Since that time, many others have summitted Chirripó, the second highest peak in Central America. On August 19th, 1975, Chirripó National Park was officially established. The original territory of the park was expanded on March 31st, 1982.
Chirripó National Park encompasses an area of 50,150 hectares (approximately 195 square miles) and is part of La Amistad International Park (Costa Rica-Panama). The park is located on the Talamanca Mountain Range, 20 Km Northeast from San Isidro de El General, Pérez Zeledón.
Natural History Formation
- 40-60 million years ago in the Eocene by volcanic activity. The presence of basaltic and andesitic rocks and tuffs.
- 18 million years ago – Tectonic folding followed by intense plutonic activity which caused a rapid elevation of the entire area.
- 3-5 million years ago – The definitive shape of the range was attained during the post-organic phase.
- 25,000-30,000 years ago. – Formation of glacial lakes by movement of ice which still remain intact. They are u-shaped valleys, such as we can see in Moraines´ Valley, the Lakes´ Valley, and the Rabbits´ Valley.
- The climate of the Talamanca Mountain Range varies greatly and depends on altitude and slope incline.
- The Caribbean Slope has an average rainfall of 4000 mm (157 inches) a year and is very humid year-round.
- The Pacific Slope has rain between 3,000 and 4,000 mm a year.
- Driest period: From mid-December to mid-April.
- Temperature ranges in lower regions from 18°C (64° F) to 26° C (79° F).

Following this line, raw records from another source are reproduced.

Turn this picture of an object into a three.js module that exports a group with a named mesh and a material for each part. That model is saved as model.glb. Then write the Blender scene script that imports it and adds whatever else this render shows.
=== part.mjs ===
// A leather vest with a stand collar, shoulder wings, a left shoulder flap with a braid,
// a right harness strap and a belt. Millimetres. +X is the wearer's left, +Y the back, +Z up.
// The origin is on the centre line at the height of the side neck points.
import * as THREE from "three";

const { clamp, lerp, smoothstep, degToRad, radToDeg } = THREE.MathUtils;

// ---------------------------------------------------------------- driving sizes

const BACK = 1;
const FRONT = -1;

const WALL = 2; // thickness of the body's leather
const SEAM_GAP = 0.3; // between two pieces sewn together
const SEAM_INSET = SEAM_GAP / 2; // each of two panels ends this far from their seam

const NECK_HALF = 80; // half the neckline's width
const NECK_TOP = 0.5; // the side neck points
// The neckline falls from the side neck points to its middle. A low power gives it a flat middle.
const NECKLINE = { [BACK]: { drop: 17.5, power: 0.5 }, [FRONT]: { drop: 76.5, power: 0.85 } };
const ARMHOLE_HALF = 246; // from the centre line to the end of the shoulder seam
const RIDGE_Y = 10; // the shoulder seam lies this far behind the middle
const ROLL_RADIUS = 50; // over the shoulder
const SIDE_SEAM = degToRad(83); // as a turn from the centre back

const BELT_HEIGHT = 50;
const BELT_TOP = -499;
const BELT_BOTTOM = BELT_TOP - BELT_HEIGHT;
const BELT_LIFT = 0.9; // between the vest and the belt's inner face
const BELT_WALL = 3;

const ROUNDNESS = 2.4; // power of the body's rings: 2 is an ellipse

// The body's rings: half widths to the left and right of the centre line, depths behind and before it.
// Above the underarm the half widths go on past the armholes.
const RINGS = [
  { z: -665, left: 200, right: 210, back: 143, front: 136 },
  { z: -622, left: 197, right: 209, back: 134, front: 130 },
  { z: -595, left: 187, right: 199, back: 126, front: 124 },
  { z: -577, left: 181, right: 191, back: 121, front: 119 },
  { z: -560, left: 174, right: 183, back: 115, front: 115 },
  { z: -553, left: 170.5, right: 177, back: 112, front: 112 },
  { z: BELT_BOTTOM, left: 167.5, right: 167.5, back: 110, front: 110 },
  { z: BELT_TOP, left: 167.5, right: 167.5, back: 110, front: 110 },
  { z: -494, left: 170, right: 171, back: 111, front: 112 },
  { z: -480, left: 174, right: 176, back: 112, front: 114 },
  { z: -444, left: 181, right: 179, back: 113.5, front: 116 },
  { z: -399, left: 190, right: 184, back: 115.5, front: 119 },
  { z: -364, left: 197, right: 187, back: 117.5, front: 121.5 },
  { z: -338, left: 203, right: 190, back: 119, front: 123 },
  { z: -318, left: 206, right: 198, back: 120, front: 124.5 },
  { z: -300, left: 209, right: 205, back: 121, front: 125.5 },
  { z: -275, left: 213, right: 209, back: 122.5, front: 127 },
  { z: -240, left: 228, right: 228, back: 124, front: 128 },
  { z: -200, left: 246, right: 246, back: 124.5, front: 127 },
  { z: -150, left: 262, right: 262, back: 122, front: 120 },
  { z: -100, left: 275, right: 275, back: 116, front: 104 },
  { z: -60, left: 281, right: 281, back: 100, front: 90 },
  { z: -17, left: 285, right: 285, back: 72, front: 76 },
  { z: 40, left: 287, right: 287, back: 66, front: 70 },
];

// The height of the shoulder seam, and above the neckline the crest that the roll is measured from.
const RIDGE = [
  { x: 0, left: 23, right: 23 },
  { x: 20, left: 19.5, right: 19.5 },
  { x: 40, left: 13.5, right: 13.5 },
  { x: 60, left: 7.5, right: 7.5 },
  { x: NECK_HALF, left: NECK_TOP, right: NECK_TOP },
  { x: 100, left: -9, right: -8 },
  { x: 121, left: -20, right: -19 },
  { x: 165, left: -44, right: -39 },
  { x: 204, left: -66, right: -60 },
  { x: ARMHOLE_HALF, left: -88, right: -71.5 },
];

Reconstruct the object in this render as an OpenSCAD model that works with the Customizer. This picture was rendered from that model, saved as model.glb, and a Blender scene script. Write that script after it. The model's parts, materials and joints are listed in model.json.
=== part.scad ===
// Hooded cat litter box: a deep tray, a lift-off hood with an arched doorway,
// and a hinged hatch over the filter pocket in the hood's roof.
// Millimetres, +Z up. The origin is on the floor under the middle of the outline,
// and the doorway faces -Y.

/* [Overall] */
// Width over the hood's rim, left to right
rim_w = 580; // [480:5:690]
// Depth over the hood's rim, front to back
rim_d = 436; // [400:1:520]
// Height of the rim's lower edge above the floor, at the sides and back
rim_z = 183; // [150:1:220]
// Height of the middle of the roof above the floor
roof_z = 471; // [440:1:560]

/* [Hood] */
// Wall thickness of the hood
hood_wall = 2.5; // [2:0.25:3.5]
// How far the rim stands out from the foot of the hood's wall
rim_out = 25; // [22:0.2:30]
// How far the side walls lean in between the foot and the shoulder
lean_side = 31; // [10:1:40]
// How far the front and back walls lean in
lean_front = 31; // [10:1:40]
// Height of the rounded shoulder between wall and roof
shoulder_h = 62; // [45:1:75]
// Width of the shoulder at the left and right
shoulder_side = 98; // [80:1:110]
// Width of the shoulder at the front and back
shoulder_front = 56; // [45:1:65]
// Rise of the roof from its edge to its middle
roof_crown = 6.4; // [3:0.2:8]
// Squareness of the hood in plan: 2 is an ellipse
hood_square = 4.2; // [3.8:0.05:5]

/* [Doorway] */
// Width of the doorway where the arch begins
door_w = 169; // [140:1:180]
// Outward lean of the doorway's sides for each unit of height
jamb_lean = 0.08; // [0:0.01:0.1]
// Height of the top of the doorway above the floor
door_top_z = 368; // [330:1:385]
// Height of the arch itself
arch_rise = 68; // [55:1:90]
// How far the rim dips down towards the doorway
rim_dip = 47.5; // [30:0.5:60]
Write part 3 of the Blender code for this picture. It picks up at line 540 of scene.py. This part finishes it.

- Temperature in the highlands from 0° C (32° F) to 12° C (54° F).
- The lowest temperature recorded in Chimp6 was -9° C (14° F).
- Night temperatures are very cold and often foggy. During the day temperature could change very brusque with incidence of clouds and drizzle.
- Bitterly cold winds can exceed 80 kph with wind chill dropping temperatures significantly.
- Chirripo means “Land of the Eternal Waters´´. A Chirripo Trek in the rainy season shows numerous streams and brooks.
- On the top of Cerro Chirripo Grande the participant has a view of more than 30 lakes and lagoons. Some of them disappear completely in the dry season.
- Many large rivers have their source in the valleys of the Talamanca Mountain Range such as Rio Chirripo Atlantico, Rio Telire, Rio Chirripo Pacifico and the Rio Ceibo.
- An extraordinary number of habitats can be found here, as a result of the differences in altitude, soil type, climate and topography.
- Paramo – From 2,900m up with mixed shrubs, grasses and perennial herbaceous plants of Andean origin.
- Swamps – Composed of herbaceous and shrub communities.
- Madrono Forests – Predominant species of the upper parts of the park.
- Cloud Forest – Large trees like the oak, sweet cedar, nargusta, elm, magnolia, lancewood, and mountain cypress.
- Fern Groves – They are mainly made up of the 1-2 meters high Lomaria fern and of sphagnum moss.
- 263 species of amphibians and reptiles, and about 400 bird species have been observed. Chimp6 National Park shelters the largest population of tapir in the country, puma jaguar, peccary, monkeys and many other species of mammals.
- Among the birds should be mentioned the most spectacular: The resplendent quetzal.
- In 1904 Agustin Blessing, a priest and missionary of Talamancais, reported as the 1st white human reaching the summit.
- Following expeditions in 1905, 1913,1915, 1920, 1932 and 1942.
- From that time on many expeditions have achieved the goal: Get to the second highest peak in Central America: Mount Chirripó.
- On August 19th, 1975, Chirripo National Park was officially established. The Park was declared a “Biosphere Reserve´´ by the Unesco in 1982, and of the “World Heritage Sites” in 1983.